From an operational standpoint, the halted initiative adds another layer of complexity for shipping companies and charterers whose vessels are caught in or near the bottleneck. Every delay increases costs: crews must be paid, cargoes may miss contractual delivery windows, and ships tied up in Hormuz are not available elsewhere. Insurers, already recalibrating war risk premiums after previous attacks and seizures in the broader Gulf region, must now price in the possibility that even a UN‑organized corridor is not safe enough to operate.

Strategically, the move matters because Hormuz is not simply another strait; it is the narrow passage through which a significant portion of global seaborne oil and liquefied natural gas moves from producers in the Gulf to markets in Asia, Europe and beyond. Any question mark over the reliability of shipping there can ripple into price volatility, hedging behavior, and political leverage. While there is no indication from this announcement of a full blockade or sustained halt in exports, the fact that a multilateral evacuation effort has been paused underscores how fragile security arrangements have become.

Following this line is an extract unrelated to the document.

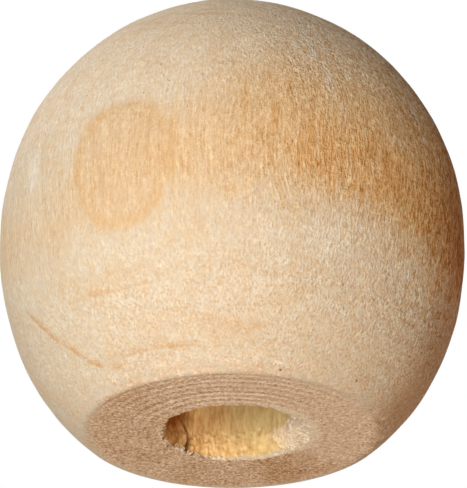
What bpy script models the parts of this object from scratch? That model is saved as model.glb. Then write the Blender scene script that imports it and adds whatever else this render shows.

The attack in the Gulf of Oman, near but outside the strait itself, serves as a reminder that risk to Hormuz traffic does not need to involve a direct strike inside the chokepoint. A successful hit on a commercial vessel in adjacent waters is enough to signal vulnerability, strain confidence in protection mechanisms, and complicate naval calculations for any escort mission. For governments that rely heavily on Gulf energy supplies, this is a warning that even limited, deniable or sporadic attacks can impose strategic costs.

For seafarers, the implications are personal. Many come from countries far from the Gulf, earning livelihoods that depend on each voyage being survivable. When international mechanisms designed to shield them from the worst of geopolitical crossfire are suspended, it reinforces a hard truth: maritime workers often bear frontline risk for disputes that play out in capitals and war rooms they will never see.

Key developments to watch now include whether the UN can secure new security guarantees or naval support to resume the evacuation effort, how many ships choose to transit regardless of the pause, and whether regional actors stage further demonstrations of capability in or near the Gulf of Oman. Markets will be tracking any unusual diversions or bunching of tankers, alongside changes in war risk insurance pricing—practical indicators of how much this latest attack has shifted the perception of safety at one of the world’s most critical maritime chokepoints.